━━━ Provided data

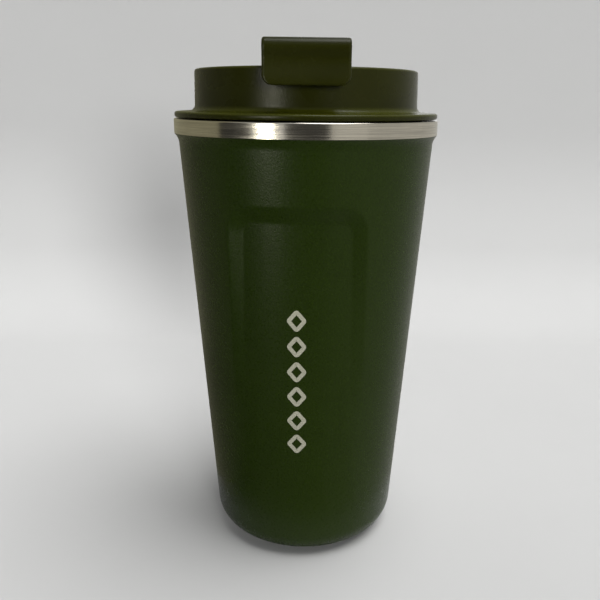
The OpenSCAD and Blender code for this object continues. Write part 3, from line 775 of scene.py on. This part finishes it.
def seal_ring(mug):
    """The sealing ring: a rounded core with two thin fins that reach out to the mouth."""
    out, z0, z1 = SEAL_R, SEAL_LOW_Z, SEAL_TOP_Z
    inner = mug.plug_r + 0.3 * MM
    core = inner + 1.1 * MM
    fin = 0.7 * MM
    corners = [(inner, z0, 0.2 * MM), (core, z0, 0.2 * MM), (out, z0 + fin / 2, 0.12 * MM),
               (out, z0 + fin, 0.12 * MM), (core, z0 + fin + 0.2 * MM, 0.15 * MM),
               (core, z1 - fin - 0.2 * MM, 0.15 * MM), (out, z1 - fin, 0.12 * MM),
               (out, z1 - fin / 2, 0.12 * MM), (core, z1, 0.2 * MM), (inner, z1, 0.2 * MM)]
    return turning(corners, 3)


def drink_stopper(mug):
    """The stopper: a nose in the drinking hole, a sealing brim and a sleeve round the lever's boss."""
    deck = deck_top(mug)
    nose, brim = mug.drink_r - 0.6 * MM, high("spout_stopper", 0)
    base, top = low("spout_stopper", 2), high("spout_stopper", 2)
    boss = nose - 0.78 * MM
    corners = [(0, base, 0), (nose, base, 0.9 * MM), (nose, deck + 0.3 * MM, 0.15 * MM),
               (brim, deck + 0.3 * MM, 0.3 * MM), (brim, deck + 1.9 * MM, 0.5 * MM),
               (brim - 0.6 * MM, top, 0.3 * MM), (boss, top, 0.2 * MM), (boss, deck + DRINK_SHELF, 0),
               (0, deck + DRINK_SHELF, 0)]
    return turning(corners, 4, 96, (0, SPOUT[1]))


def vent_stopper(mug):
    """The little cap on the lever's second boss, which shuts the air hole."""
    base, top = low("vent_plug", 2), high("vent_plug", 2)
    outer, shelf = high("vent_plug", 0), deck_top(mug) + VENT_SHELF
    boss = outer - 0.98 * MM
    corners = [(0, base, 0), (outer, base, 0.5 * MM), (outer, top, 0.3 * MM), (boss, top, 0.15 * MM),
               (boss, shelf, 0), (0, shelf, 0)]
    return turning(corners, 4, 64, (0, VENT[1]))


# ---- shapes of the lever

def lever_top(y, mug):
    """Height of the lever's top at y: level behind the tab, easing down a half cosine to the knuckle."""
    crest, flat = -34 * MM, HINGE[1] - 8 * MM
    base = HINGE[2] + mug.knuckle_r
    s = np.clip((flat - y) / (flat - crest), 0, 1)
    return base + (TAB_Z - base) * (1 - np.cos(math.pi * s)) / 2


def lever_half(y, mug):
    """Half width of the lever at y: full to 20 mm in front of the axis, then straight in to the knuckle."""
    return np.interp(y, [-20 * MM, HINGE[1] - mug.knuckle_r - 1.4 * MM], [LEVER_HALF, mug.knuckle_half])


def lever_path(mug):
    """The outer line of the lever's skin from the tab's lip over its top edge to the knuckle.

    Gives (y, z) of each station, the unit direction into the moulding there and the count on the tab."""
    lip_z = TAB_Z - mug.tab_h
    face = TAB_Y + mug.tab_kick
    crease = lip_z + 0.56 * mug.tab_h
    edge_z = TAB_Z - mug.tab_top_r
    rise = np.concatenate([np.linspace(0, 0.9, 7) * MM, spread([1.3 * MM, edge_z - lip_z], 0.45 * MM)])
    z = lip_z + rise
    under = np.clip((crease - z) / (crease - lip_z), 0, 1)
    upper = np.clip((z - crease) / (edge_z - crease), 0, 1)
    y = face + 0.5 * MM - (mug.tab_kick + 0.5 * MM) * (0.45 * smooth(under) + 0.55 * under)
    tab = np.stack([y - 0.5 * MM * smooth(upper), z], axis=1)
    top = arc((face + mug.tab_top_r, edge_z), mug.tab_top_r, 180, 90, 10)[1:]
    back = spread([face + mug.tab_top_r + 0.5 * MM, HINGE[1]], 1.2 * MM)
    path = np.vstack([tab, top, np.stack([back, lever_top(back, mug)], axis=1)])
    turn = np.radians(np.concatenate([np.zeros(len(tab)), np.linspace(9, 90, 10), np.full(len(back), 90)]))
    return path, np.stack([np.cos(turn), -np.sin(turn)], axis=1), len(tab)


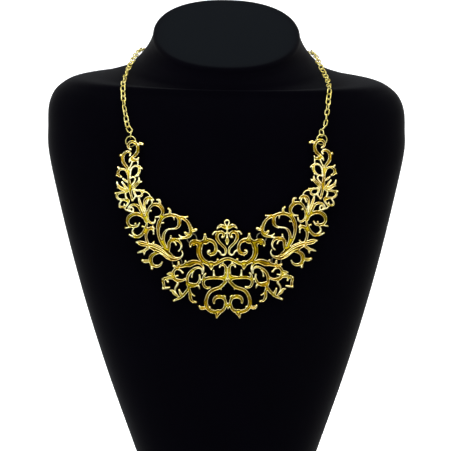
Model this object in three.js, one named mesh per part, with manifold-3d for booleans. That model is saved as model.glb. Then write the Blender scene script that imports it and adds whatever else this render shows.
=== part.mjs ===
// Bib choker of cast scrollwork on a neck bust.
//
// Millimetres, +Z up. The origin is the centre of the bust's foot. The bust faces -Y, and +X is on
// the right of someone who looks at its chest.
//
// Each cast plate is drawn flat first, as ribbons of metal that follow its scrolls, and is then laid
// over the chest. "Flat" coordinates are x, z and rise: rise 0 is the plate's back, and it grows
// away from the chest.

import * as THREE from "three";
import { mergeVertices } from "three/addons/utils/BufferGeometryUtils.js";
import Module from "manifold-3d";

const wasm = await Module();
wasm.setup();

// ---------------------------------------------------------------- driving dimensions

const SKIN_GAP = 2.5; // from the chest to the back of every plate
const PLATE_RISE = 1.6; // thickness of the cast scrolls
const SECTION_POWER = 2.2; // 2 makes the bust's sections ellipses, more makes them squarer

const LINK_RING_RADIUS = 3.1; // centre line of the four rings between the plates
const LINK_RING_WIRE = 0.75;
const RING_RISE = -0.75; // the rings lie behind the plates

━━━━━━

Written request:
Go through the data and gather every line that holds "from".

Result:
The OpenSCAD and Blender code for this object continues. Write part 3, from line 775 of scene.py on. This part finishes it.
    """The outer line of the lever's skin from the tab's lip over its top edge to the knuckle.
// away from the chest.
import * as THREE from "three";
import { mergeVertices } from "three/addons/utils/BufferGeometryUtils.js";
import Module from "manifold-3d";
const SKIN_GAP = 2.5; // from the chest to the back of every plate